__Records__:
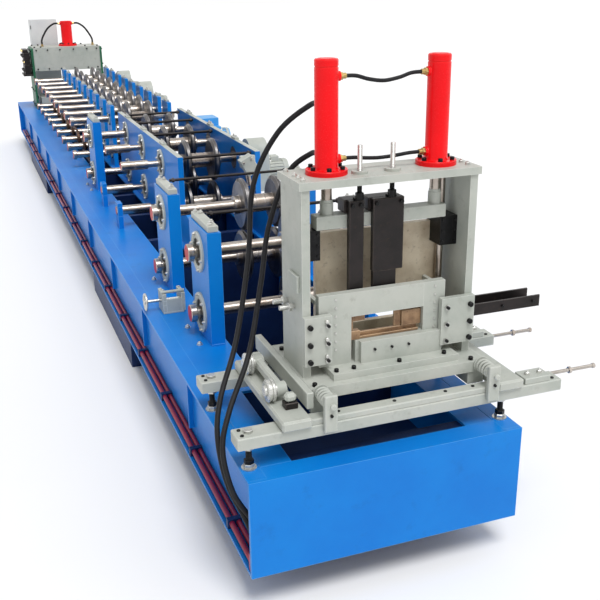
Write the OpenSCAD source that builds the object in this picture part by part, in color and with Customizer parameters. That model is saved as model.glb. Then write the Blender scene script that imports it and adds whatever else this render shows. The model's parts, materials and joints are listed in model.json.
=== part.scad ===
/* [Base frame] */
// Width of the base over its two channel beams
base_w = 1400; // [1300:10:1600]
// Length of the base from the front end plate to the back
base_len = 13600; // [13400:50:14200]
// Height of the two channel beams
beam_h = 500; // [420:10:560]
// Width of the beam flanges
flange_w = 90; // [70:5:110]
// Thickness of the beam flanges and webs
beam_t = 14; // [10:1:20]
// Height of the feet under the beams
foot_h = 200; // [150:10:260]
// Length of the near foot
near_foot_len = 1900; // [1500:50:2200]
// Distance from the front end plate to the middle of the near foot
near_foot_at = 3950; // [3600:50:4200]
// Length of the far foot
far_foot_len = 2500; // [2000:50:2700]
// Distance from the back end of the base to the middle of the far foot
far_foot_back = 3150; // [2900:10:3600]
// Spacing of the upright ribs on the beams
rib_pitch = 1330; // [1000:10:1500]

/* [Roll stations] */
// Height of the lower shafts above the top of the base
lower_z = 150; // [130:5:180]
// Distance between the lower and the upper shafts
shaft_gap = 386; // [380:1:400]
// Diameter of the roll shafts
shaft_d = 75; // [65:1:85]
// Diameter of the roll pairs at their working face
roll_d = 376; // [330:2:376]
// Distance from the centre line to the middle of the pass, across the machine
pass_x = 270; // [240:5:300]
// Width of the strip between its two bends
strip_w = 300; // [260:5:330]
// Diameter of the bearing bores in the stands
bearing_d = 200; // [180:2:220]
// Diameter of the round flanges on the bearings
ring_d = 290; // [260:2:300]

/* [Stands] */
// Height of the stands above the round flanges of the upper bearings
stand_rim = 19; // [15:1:60]
// Length of a left stand along the machine
stand_len = 420; // [400:5:460]
// Thickness of the left stands
stand_t = 85; // [70:5:100]
// Distance of the left stands' outer face from the centre line
stand_x = 440; // [420:5:460]
// Thickness of the long walls
wall_t = 45; // [35:1:60]
// Distance of the middle wall from the centre line, to the left
mid_wall_x = 70; // [60:5:80]
// Distance of the right wall from the centre line
right_wall_x = 590; // [580:5:620]

/* [Cutter] */
// Height of the cutter rails above the base
rail_lift = 120; // [100:5:140]
// Thickness of the cutter rails
rail_t = 60; // [50:1:70]
// Outer width of the cutter's portal
portal_w = 890; // [870:5:930]
// Depth of the portal along the machine
portal_d = 270; // [250:5:290]
// Thickness of the portal's side plates
portal_t = 40; // [35:1:50]
// Thickness of the plate on top of the portal
top_plate_t = 36; // [30:1:45]
// Height of the top of the portal above the base
portal_top = 1240; // [1220:5:1260]
// Diameter of the red cylinders
cyl_d = 108; // [100:1:116]
// Height of the red cylinders
cyl_h = 510; // [460:5:560]
// Stroke of the cutter's crosshead
stroke = 120; // [60:5:130]

/* [Hidden] */
$fn = 48;
gap = 0.3;
front_y = -near_foot_at;
deck_z = foot_h + beam_h;
half_w = base_w / 2;
web_x = half_w - flange_w;
low_z = deck_z + lower_z;
up_z = low_z + shaft_gap;
near_y = [1760, 2780];
wall_y = [4490, 5340, 6190];
live_y = concat(near_y, wall_y);
stand_h = lower_z + shaft_gap + ring_d / 2 + stand_rim;
punch_y = base_len - 1100;
far_foot_at = base_len - far_foot_back;
far_first = 7300;
far_pitch = 550;
far_count = floor((punch_y - 650 - far_first) / far_pitch) + 1;
far_y = [for (k = [0 : far_count - 1]) far_first + k * far_pitch];
stand_y = concat(near_y, [wall_y[2]]);
wall_from = 3840;
wall_to = 6650;
stand_in = stand_x - stand_t;
right_x = right_wall_x + wall_t;
end_t = 20;
run = 0.06;

blue = [0.08, 0.45, 0.82];
navy = [0.05, 0.12, 0.35];
paint = [0.74, 0.76, 0.72];
steel = [0.62, 0.6, 0.57];
dark_steel = [0.33, 0.32, 0.33];
black_steel = [0.12, 0.11, 0.12];
red = [0.86, 0.1, 0.13];
raw = [0.66, 0.58, 0.47];

// moves a piece measured from the front end plate to the near foot's frame
module from_front() { translate([0, front_y, 0]) children(); }

// a block from one corner with its three sizes
module block(corner, size) { translate(corner) cube(size); }

// a round bar along the width of the machine
module bar_x(x0, x1, y, z, d) {
  translate([x0, y, z]) rotate([0, 90, 0]) cylinder(h = x1 - x0, d = d);
}

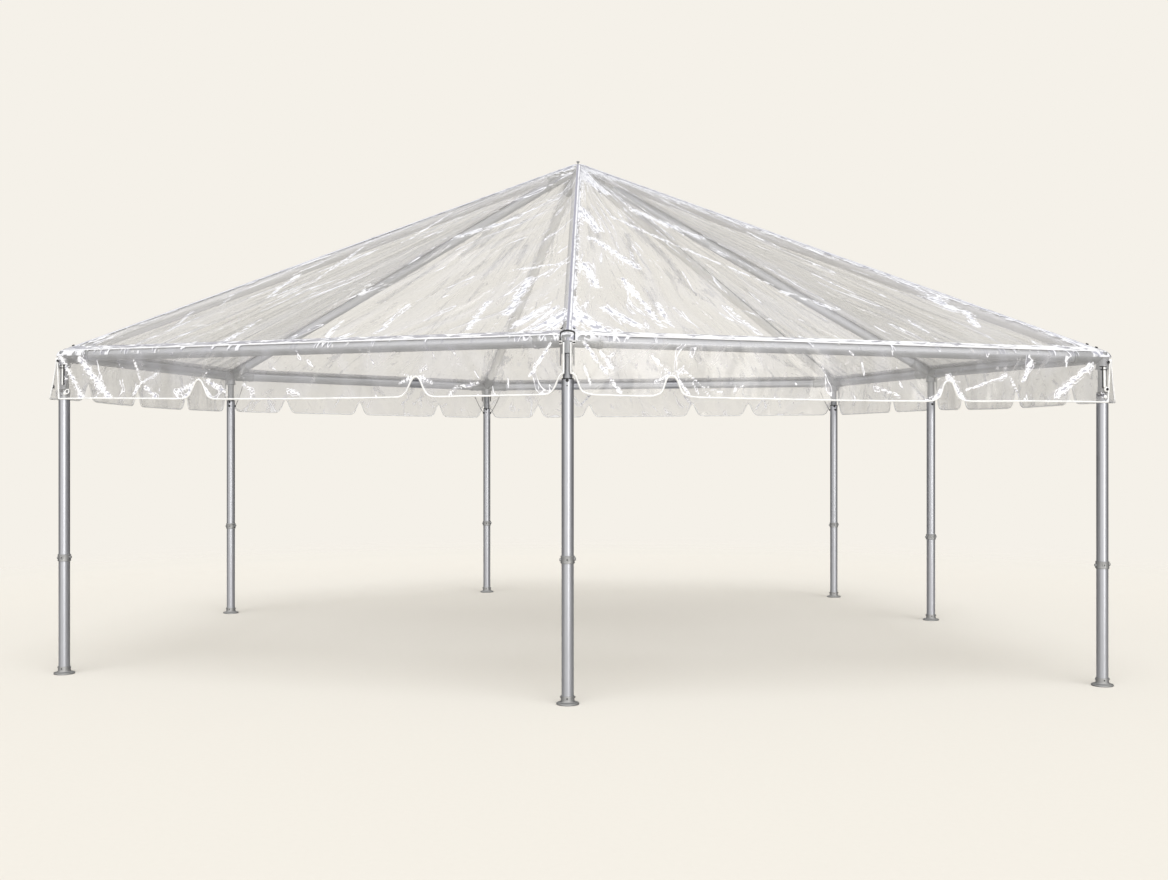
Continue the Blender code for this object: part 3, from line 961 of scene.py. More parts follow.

__Directions__:
Restate each record exactly as written.

__Answer to this task__:
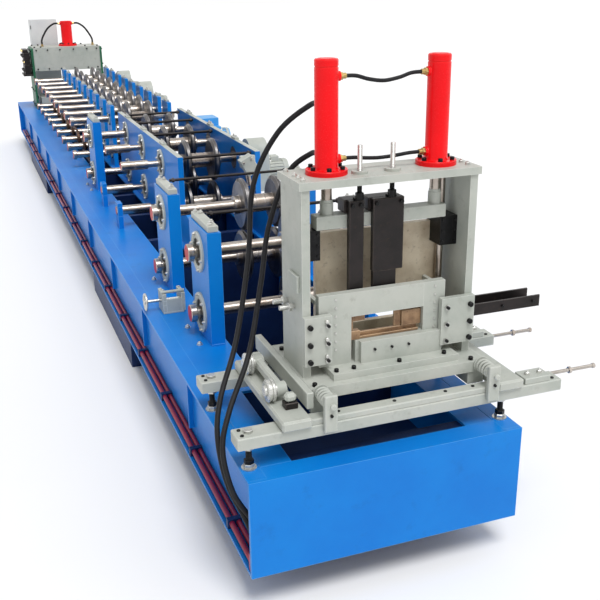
Write the OpenSCAD source that builds the object in this picture part by part, in color and with Customizer parameters. That model is saved as model.glb. Then write the Blender scene script that imports it and adds whatever else this render shows. The model's parts, materials and joints are listed in model.json.
=== part.scad ===
/* [Base frame] */
// Width of the base over its two channel beams
base_w = 1400; // [1300:10:1600]
// Length of the base from the front end plate to the back
base_len = 13600; // [13400:50:14200]
// Height of the two channel beams
beam_h = 500; // [420:10:560]
// Width of the beam flanges
flange_w = 90; // [70:5:110]
// Thickness of the beam flanges and webs
beam_t = 14; // [10:1:20]
// Height of the feet under the beams
foot_h = 200; // [150:10:260]
// Length of the near foot
near_foot_len = 1900; // [1500:50:2200]
// Distance from the front end plate to the middle of the near foot
near_foot_at = 3950; // [3600:50:4200]
// Length of the far foot
far_foot_len = 2500; // [2000:50:2700]
// Distance from the back end of the base to the middle of the far foot
far_foot_back = 3150; // [2900:10:3600]
// Spacing of the upright ribs on the beams
rib_pitch = 1330; // [1000:10:1500]

/* [Roll stations] */
// Height of the lower shafts above the top of the base
lower_z = 150; // [130:5:180]
// Distance between the lower and the upper shafts
shaft_gap = 386; // [380:1:400]
// Diameter of the roll shafts
shaft_d = 75; // [65:1:85]
// Diameter of the roll pairs at their working face
roll_d = 376; // [330:2:376]
// Distance from the centre line to the middle of the pass, across the machine
pass_x = 270; // [240:5:300]
// Width of the strip between its two bends
strip_w = 300; // [260:5:330]
// Diameter of the bearing bores in the stands
bearing_d = 200; // [180:2:220]
// Diameter of the round flanges on the bearings
ring_d = 290; // [260:2:300]

/* [Stands] */
// Height of the stands above the round flanges of the upper bearings
stand_rim = 19; // [15:1:60]
// Length of a left stand along the machine
stand_len = 420; // [400:5:460]
// Thickness of the left stands
stand_t = 85; // [70:5:100]
// Distance of the left stands' outer face from the centre line
stand_x = 440; // [420:5:460]
// Thickness of the long walls
wall_t = 45; // [35:1:60]
// Distance of the middle wall from the centre line, to the left
mid_wall_x = 70; // [60:5:80]
// Distance of the right wall from the centre line
right_wall_x = 590; // [580:5:620]

/* [Cutter] */
// Height of the cutter rails above the base
rail_lift = 120; // [100:5:140]
// Thickness of the cutter rails
rail_t = 60; // [50:1:70]
// Outer width of the cutter's portal
portal_w = 890; // [870:5:930]
// Depth of the portal along the machine
portal_d = 270; // [250:5:290]
// Thickness of the portal's side plates
portal_t = 40; // [35:1:50]
// Thickness of the plate on top of the portal
top_plate_t = 36; // [30:1:45]
// Height of the top of the portal above the base
portal_top = 1240; // [1220:5:1260]
// Diameter of the red cylinders
cyl_d = 108; // [100:1:116]
// Height of the red cylinders
cyl_h = 510; // [460:5:560]
// Stroke of the cutter's crosshead
stroke = 120; // [60:5:130]

/* [Hidden] */
$fn = 48;
gap = 0.3;
front_y = -near_foot_at;
deck_z = foot_h + beam_h;
half_w = base_w / 2;
web_x = half_w - flange_w;
low_z = deck_z + lower_z;
up_z = low_z + shaft_gap;
near_y = [1760, 2780];
wall_y = [4490, 5340, 6190];
live_y = concat(near_y, wall_y);
stand_h = lower_z + shaft_gap + ring_d / 2 + stand_rim;
punch_y = base_len - 1100;
far_foot_at = base_len - far_foot_back;
far_first = 7300;
far_pitch = 550;
far_count = floor((punch_y - 650 - far_first) / far_pitch) + 1;
far_y = [for (k = [0 : far_count - 1]) far_first + k * far_pitch];
stand_y = concat(near_y, [wall_y[2]]);
wall_from = 3840;
wall_to = 6650;
stand_in = stand_x - stand_t;
right_x = right_wall_x + wall_t;
end_t = 20;
run = 0.06;

blue = [0.08, 0.45, 0.82];
navy = [0.05, 0.12, 0.35];
paint = [0.74, 0.76, 0.72];
steel = [0.62, 0.6, 0.57];
dark_steel = [0.33, 0.32, 0.33];
black_steel = [0.12, 0.11, 0.12];
red = [0.86, 0.1, 0.13];
raw = [0.66, 0.58, 0.47];

// moves a piece measured from the front end plate to the near foot's frame
module from_front() { translate([0, front_y, 0]) children(); }

// a block from one corner with its three sizes
module block(corner, size) { translate(corner) cube(size); }

// a round bar along the width of the machine
module bar_x(x0, x1, y, z, d) {
  translate([x0, y, z]) rotate([0, 90, 0]) cylinder(h = x1 - x0, d = d);
}

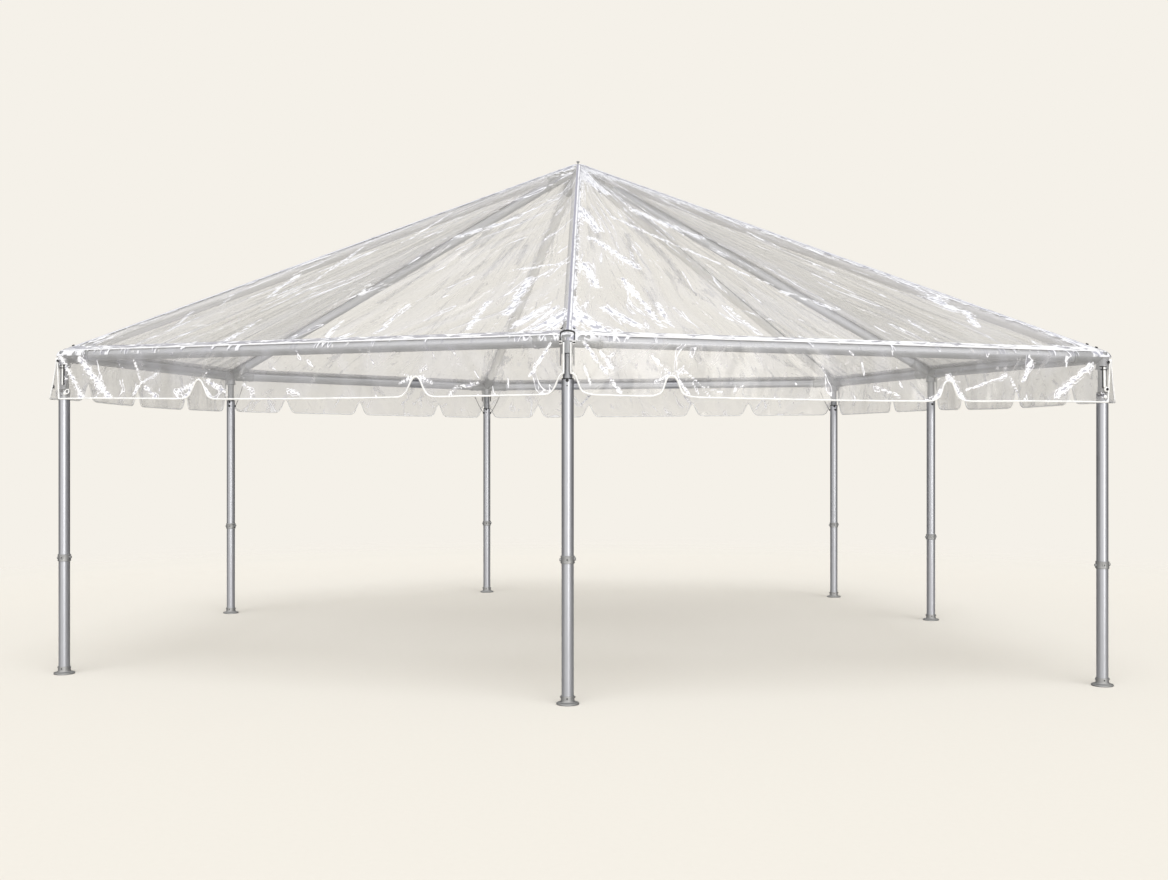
Continue the Blender code for this object: part 3, from line 961 of scene.py. More parts follow.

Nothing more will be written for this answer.